▶ Data
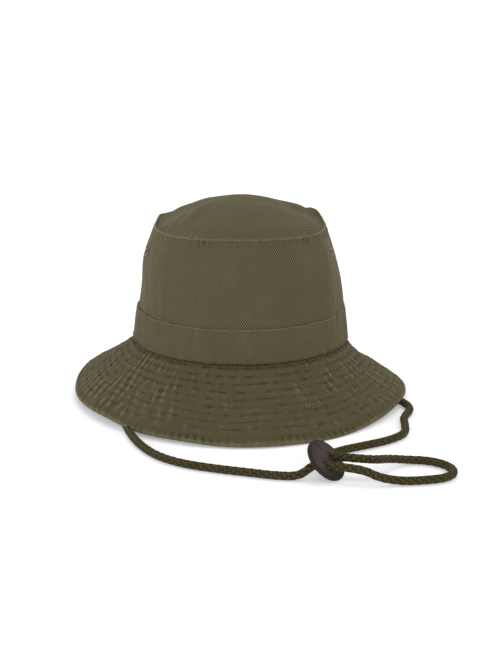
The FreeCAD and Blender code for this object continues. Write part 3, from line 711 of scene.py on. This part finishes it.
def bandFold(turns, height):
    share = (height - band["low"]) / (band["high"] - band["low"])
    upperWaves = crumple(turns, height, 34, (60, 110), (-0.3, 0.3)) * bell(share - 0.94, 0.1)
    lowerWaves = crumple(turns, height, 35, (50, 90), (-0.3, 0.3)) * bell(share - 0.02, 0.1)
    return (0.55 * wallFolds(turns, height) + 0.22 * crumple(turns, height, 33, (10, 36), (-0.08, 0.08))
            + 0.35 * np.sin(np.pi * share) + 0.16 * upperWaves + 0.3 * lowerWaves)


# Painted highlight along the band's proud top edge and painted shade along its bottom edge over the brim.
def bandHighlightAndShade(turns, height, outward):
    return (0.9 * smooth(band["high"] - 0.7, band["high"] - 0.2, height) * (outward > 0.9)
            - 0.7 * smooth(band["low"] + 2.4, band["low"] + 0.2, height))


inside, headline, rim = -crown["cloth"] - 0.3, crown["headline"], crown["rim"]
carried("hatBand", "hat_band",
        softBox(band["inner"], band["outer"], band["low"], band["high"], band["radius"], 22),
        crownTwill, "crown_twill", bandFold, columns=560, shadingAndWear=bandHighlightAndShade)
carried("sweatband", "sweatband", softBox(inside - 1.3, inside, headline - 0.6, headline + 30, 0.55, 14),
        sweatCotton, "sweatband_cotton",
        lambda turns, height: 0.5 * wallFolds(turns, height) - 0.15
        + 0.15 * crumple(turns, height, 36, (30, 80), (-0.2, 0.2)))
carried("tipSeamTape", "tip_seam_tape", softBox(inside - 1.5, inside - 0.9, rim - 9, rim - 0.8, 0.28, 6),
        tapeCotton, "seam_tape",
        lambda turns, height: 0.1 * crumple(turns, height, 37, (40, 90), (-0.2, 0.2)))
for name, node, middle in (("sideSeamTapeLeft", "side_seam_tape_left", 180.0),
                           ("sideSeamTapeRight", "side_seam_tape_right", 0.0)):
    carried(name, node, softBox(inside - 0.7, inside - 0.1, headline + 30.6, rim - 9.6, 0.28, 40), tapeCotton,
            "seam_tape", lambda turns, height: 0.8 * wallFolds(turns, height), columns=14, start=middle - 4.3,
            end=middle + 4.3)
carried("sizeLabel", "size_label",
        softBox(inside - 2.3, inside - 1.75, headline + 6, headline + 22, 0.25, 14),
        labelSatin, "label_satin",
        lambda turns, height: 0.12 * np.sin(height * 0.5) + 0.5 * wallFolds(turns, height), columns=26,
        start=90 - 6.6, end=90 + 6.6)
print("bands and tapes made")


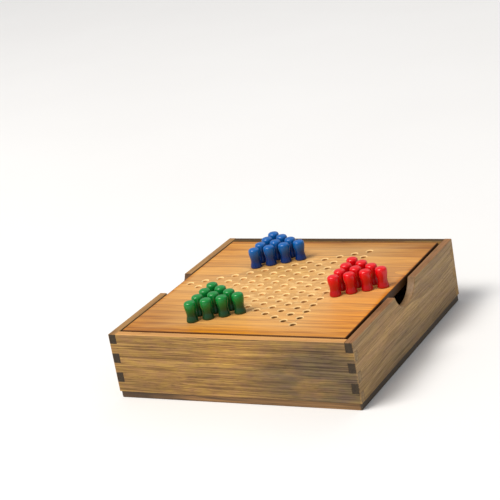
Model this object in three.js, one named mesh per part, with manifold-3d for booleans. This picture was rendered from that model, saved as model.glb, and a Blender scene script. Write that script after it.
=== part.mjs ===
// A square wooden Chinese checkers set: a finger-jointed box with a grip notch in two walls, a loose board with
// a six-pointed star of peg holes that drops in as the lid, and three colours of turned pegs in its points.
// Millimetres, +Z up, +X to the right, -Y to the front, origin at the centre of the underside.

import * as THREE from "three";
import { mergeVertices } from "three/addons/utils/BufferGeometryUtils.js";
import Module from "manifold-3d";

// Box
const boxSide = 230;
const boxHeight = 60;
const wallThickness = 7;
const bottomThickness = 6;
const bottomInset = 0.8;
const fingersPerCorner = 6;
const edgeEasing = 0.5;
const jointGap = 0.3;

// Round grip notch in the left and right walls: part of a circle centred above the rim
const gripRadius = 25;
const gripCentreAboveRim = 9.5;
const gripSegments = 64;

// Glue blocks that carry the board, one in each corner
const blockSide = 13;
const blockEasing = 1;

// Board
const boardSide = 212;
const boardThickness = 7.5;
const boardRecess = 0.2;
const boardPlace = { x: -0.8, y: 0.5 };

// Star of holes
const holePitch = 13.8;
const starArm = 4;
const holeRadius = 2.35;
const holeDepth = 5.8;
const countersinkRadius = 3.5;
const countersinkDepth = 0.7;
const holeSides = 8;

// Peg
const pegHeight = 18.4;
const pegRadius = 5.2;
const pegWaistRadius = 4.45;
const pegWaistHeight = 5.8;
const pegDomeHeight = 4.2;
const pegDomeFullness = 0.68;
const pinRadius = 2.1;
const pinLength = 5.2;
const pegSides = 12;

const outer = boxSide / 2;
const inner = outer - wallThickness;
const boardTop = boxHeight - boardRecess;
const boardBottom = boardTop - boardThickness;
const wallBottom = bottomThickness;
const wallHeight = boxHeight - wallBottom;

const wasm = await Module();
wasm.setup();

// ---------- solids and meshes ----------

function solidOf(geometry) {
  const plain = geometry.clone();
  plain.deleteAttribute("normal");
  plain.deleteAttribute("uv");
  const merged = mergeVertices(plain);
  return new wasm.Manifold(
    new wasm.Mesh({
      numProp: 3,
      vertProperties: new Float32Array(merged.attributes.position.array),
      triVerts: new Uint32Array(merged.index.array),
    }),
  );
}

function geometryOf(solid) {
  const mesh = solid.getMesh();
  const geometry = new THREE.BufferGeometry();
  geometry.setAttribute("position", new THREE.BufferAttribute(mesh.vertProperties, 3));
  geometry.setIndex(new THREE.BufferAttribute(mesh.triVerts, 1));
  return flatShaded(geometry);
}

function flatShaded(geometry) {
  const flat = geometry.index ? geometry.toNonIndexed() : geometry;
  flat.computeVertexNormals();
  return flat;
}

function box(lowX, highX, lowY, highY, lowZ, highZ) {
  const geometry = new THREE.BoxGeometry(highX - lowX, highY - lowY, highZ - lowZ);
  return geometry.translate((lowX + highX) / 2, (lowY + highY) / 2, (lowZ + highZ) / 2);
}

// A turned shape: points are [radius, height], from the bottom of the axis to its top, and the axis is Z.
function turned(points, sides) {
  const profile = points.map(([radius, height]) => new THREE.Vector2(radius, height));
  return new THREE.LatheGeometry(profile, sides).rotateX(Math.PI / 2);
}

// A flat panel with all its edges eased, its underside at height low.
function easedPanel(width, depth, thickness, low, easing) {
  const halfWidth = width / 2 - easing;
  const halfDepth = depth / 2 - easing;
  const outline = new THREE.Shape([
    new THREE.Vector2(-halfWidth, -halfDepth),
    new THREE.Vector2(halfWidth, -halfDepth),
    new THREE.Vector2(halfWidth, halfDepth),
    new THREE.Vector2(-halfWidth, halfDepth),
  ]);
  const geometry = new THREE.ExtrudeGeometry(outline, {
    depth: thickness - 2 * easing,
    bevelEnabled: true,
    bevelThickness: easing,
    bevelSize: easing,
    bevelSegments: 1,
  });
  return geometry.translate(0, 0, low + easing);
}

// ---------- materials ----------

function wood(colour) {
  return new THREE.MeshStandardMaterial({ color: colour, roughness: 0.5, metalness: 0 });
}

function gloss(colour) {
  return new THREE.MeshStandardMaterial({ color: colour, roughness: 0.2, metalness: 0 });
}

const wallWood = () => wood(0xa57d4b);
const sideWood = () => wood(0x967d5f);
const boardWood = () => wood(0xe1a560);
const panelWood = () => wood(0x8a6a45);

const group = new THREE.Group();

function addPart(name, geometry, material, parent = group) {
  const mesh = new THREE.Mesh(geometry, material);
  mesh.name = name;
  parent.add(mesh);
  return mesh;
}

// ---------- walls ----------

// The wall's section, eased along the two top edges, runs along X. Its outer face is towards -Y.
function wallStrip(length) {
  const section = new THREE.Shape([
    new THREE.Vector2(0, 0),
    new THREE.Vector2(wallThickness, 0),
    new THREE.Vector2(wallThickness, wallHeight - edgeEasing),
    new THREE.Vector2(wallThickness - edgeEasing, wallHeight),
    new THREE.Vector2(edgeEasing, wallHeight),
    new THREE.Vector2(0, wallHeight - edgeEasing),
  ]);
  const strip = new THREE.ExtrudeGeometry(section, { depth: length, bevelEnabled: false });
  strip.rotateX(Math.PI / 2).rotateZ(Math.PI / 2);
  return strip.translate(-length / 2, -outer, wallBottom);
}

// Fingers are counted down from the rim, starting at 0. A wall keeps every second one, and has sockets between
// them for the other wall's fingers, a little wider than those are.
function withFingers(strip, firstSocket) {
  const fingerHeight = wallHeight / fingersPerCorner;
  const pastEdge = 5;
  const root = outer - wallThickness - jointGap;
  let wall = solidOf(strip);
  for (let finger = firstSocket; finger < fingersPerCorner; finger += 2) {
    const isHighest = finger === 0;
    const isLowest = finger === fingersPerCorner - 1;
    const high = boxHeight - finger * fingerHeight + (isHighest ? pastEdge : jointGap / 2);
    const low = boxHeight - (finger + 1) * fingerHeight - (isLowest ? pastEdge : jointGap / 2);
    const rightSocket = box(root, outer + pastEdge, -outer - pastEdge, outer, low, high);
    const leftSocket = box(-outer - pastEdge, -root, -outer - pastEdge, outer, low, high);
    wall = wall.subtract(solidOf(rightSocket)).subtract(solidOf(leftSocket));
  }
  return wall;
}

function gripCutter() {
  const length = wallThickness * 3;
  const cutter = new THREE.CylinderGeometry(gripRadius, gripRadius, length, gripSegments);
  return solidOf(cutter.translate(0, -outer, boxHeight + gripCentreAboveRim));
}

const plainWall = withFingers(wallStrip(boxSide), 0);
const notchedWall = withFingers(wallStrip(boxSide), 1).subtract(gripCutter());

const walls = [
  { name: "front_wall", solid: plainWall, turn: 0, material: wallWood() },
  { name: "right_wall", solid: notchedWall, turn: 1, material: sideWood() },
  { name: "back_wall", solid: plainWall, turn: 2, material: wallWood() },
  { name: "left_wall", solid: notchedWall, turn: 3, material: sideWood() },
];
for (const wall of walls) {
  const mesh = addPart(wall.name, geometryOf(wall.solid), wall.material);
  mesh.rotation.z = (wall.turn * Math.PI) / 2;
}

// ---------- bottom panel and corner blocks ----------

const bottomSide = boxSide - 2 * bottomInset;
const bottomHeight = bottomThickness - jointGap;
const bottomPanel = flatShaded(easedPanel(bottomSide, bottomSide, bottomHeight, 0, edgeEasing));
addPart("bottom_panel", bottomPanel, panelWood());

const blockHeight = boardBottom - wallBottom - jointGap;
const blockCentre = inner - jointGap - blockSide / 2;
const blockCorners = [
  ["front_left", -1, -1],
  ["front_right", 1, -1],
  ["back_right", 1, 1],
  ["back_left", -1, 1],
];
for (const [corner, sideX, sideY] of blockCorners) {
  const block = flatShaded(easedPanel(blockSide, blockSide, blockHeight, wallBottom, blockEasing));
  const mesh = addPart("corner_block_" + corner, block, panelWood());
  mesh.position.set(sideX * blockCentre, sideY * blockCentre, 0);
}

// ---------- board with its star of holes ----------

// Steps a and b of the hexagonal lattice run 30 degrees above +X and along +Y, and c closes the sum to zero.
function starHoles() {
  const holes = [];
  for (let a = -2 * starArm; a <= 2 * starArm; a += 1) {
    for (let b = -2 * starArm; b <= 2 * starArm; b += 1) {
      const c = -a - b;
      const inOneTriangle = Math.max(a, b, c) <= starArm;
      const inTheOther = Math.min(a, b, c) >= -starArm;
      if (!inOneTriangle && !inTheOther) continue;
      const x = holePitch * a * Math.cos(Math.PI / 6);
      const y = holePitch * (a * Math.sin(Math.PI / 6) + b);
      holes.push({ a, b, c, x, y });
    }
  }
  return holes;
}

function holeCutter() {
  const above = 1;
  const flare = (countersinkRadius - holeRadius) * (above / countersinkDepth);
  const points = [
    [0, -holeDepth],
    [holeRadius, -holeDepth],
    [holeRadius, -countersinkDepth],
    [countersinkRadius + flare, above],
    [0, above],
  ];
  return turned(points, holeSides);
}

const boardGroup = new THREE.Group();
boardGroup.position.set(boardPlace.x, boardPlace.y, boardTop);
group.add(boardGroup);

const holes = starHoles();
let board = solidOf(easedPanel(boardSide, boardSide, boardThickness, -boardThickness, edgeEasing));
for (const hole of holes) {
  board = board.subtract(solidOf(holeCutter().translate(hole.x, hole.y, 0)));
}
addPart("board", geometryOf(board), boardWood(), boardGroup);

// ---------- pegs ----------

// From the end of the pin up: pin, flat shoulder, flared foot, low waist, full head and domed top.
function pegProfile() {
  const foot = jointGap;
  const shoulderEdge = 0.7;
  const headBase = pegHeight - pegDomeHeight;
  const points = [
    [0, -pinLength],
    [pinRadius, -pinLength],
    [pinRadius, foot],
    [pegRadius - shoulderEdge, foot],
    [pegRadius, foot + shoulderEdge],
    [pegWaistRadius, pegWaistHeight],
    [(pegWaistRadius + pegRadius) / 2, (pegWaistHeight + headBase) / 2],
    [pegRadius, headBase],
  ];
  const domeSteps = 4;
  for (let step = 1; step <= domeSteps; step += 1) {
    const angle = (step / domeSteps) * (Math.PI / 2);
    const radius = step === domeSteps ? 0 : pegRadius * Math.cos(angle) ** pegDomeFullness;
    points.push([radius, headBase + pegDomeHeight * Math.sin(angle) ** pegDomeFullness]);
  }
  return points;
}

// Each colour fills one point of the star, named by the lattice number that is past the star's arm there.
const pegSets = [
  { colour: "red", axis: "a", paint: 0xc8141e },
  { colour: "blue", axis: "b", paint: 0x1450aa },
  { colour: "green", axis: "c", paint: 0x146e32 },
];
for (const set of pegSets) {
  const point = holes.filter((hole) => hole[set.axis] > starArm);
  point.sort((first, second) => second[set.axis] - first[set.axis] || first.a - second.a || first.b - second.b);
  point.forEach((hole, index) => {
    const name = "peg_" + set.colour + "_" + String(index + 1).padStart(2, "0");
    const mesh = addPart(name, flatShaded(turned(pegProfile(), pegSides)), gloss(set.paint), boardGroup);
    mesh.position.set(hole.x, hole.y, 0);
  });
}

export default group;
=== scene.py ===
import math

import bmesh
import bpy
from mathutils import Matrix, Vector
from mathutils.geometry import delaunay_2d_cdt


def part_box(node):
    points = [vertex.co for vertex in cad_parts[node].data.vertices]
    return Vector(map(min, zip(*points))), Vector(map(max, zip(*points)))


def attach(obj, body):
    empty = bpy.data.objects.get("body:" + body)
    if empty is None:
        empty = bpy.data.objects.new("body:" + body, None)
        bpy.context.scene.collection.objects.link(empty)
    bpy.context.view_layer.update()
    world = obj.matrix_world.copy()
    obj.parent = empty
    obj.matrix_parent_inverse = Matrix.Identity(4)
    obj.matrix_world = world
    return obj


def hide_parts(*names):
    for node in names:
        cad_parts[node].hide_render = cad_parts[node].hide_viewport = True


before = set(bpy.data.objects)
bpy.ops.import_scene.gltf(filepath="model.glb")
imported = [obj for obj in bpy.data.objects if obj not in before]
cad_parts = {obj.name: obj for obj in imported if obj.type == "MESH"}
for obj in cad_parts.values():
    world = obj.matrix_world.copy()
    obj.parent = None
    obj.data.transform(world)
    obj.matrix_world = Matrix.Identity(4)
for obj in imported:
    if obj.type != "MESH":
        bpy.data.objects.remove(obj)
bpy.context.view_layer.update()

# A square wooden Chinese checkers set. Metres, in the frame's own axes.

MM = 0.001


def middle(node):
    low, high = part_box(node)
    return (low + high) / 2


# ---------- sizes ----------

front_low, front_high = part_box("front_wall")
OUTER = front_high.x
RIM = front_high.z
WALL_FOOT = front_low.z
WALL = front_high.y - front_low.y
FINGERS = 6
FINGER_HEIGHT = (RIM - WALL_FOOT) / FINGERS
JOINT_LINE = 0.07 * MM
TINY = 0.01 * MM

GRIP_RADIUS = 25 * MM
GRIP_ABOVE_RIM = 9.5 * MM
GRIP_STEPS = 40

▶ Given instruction
From the records above, repeat exactly the lines from the one with "Model this object" through the one with "const wallHeight = boxHeight - wallBottom;", both included.

▶ Solution for this problem
Model this object in three.js, one named mesh per part, with manifold-3d for booleans. This picture was rendered from that model, saved as model.glb, and a Blender scene script. Write that script after it.
=== part.mjs ===
// A square wooden Chinese checkers set: a finger-jointed box with a grip notch in two walls, a loose board with
// a six-pointed star of peg holes that drops in as the lid, and three colours of turned pegs in its points.
// Millimetres, +Z up, +X to the right, -Y to the front, origin at the centre of the underside.

import * as THREE from "three";
import { mergeVertices } from "three/addons/utils/BufferGeometryUtils.js";
import Module from "manifold-3d";

// Box
const boxSide = 230;
const boxHeight = 60;
const wallThickness = 7;
const bottomThickness = 6;
const bottomInset = 0.8;
const fingersPerCorner = 6;
const edgeEasing = 0.5;
const jointGap = 0.3;

// Round grip notch in the left and right walls: part of a circle centred above the rim
const gripRadius = 25;
const gripCentreAboveRim = 9.5;
const gripSegments = 64;

// Glue blocks that carry the board, one in each corner
const blockSide = 13;
const blockEasing = 1;

// Board
const boardSide = 212;
const boardThickness = 7.5;
const boardRecess = 0.2;
const boardPlace = { x: -0.8, y: 0.5 };

// Star of holes
const holePitch = 13.8;
const starArm = 4;
const holeRadius = 2.35;
const holeDepth = 5.8;
const countersinkRadius = 3.5;
const countersinkDepth = 0.7;
const holeSides = 8;

// Peg
const pegHeight = 18.4;
const pegRadius = 5.2;
const pegWaistRadius = 4.45;
const pegWaistHeight = 5.8;
const pegDomeHeight = 4.2;
const pegDomeFullness = 0.68;
const pinRadius = 2.1;
const pinLength = 5.2;
const pegSides = 12;

const outer = boxSide / 2;
const inner = outer - wallThickness;
const boardTop = boxHeight - boardRecess;
const boardBottom = boardTop - boardThickness;
const wallBottom = bottomThickness;
const wallHeight = boxHeight - wallBottom;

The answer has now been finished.